Idiopathic Pulmonary Arterial Hypertension Newly Diagnosed in Pregnancy with Anemia and Threatened Preterm Labor

Stefani Harumsari, Bambang Rahardjo, Nugrahanti Prasetyorini, Pande Made Dwijayasa, Valerinna Yogibuana, Mohammad Saifur Rohman


Background: Pulmonary hypertension (PH) is a rare cardiovascular disorder that leads to right heart failure (RHF). Although most PH occurs secondary to congenital heart disease (CHD), PH can occur primarily due to pulmonary arterial vasculature abnormalities, known as Idiopathic pulmonary arterial hypertension (IPAH). In addition, the physiologic changes during pregnancy can potentially lead to worsening PAH and confer a poor prognosis. Therefore, when the mother refuses termination, a multidisciplinary team should manage the pregnancy and delivery to improve maternal and fetal outcomes.

Objectives: This case report aimed to describe the importance of early diagnosis and treatment in PAH.
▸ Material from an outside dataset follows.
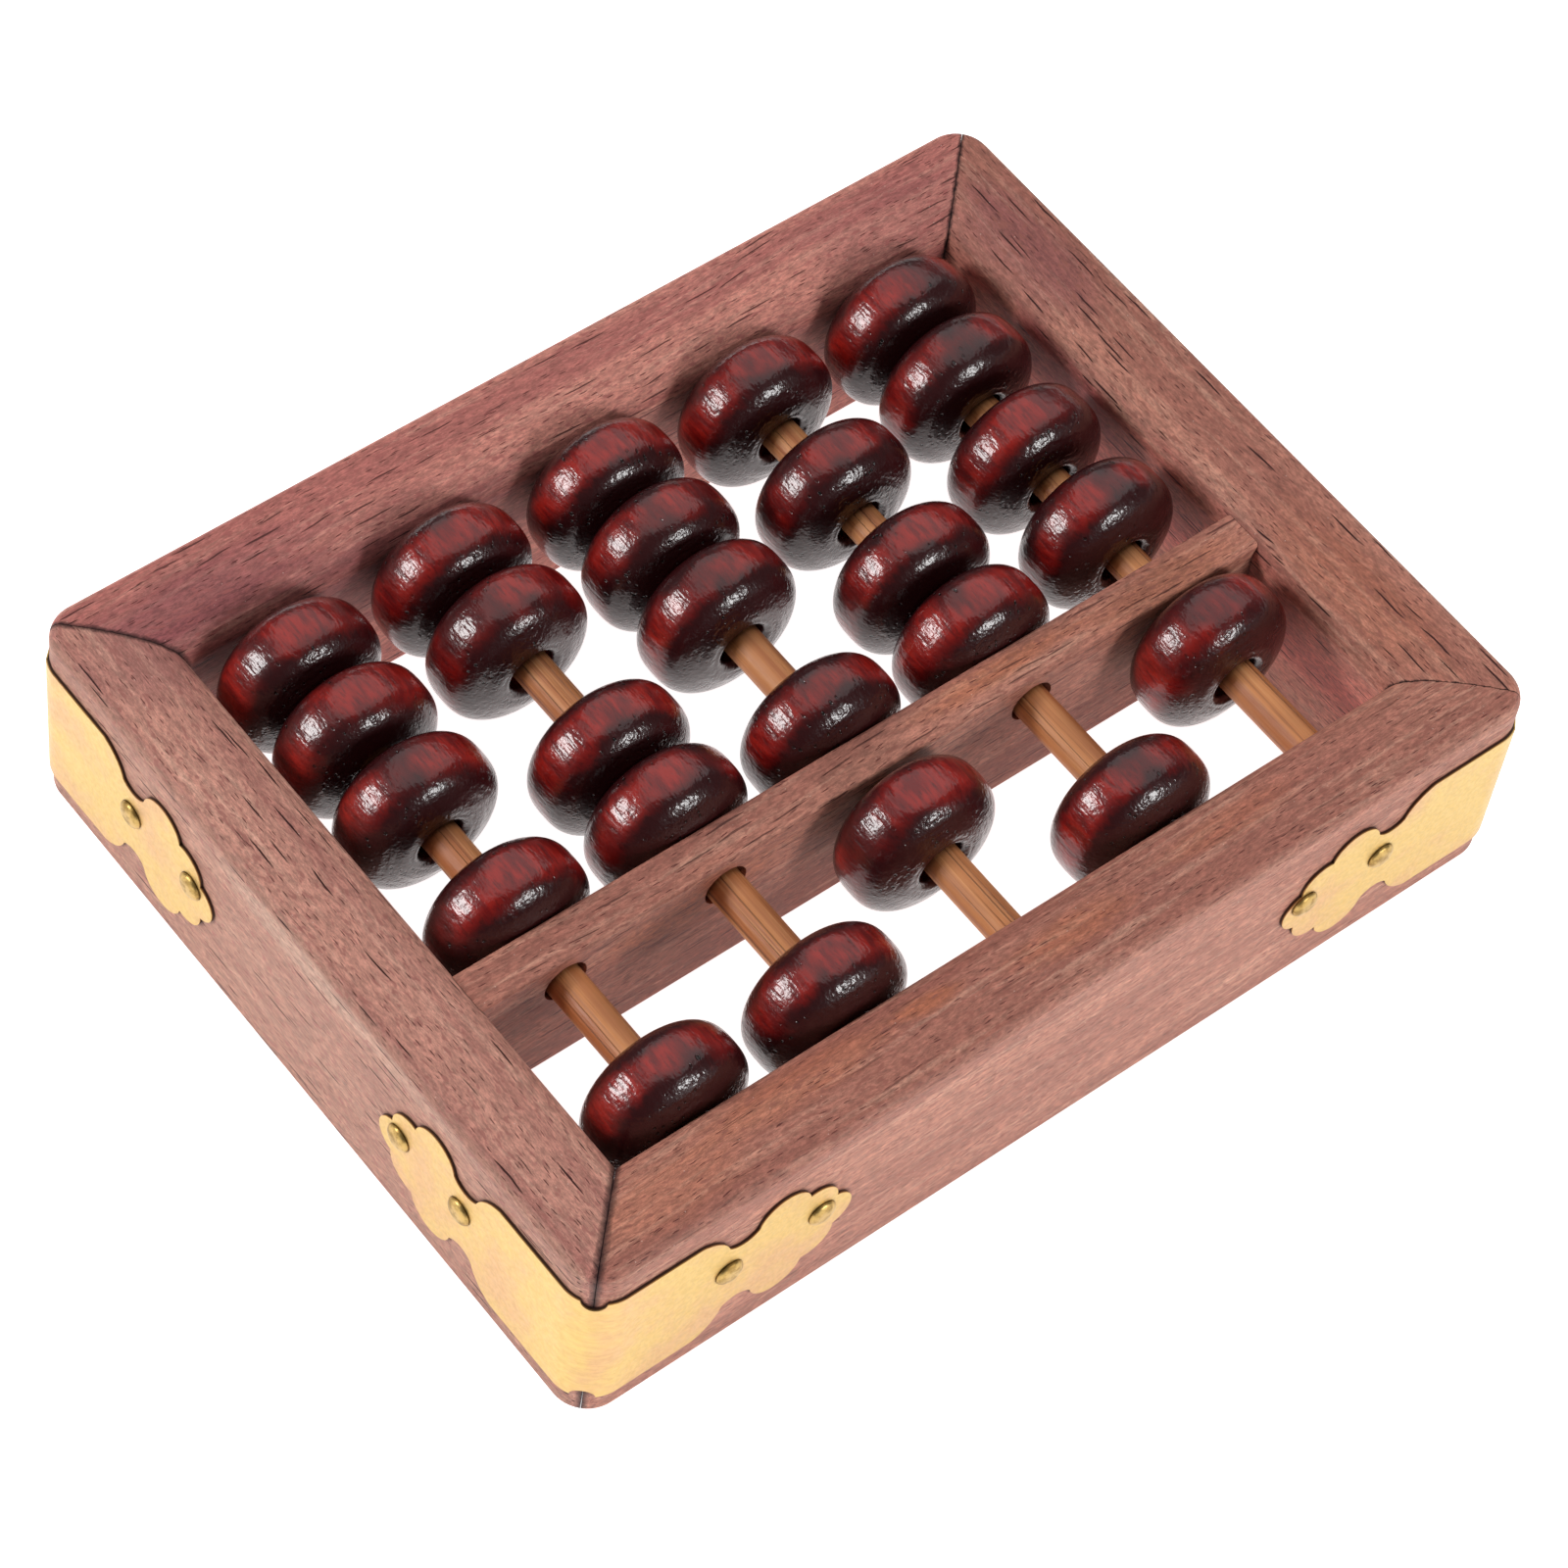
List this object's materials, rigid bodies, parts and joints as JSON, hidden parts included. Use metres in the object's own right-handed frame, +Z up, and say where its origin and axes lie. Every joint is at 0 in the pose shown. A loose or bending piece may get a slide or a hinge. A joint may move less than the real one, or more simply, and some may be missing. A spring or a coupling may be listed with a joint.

Case reports: We reported a case of a 24-year-old woman with idiopathic pulmonary arterial hypertension (IPAH) that was newly diagnosed at 25 weeks of pregnancy and previously misdiagnosed with patent ductus arteriosus (PDA). This pregnancy was complicated with anemia and threatened preterm labor. Sildenafil was used as a vasodilator to reduce the symptoms of PAH. Unfortunately, the pregnancy was terminated at 29 weeks because of PPROM after considering giving lung maturation and neuroprotectant to the fetus. The patient was discharged without complication, but the baby died after eight days of intensive care due to HMD II, which led to respiratory failure.

Conclusion: PAH in pregnancy is a life-threatening condition if untreated. Continuous treatments can help control the symptoms and avoid further complications for both mother and baby.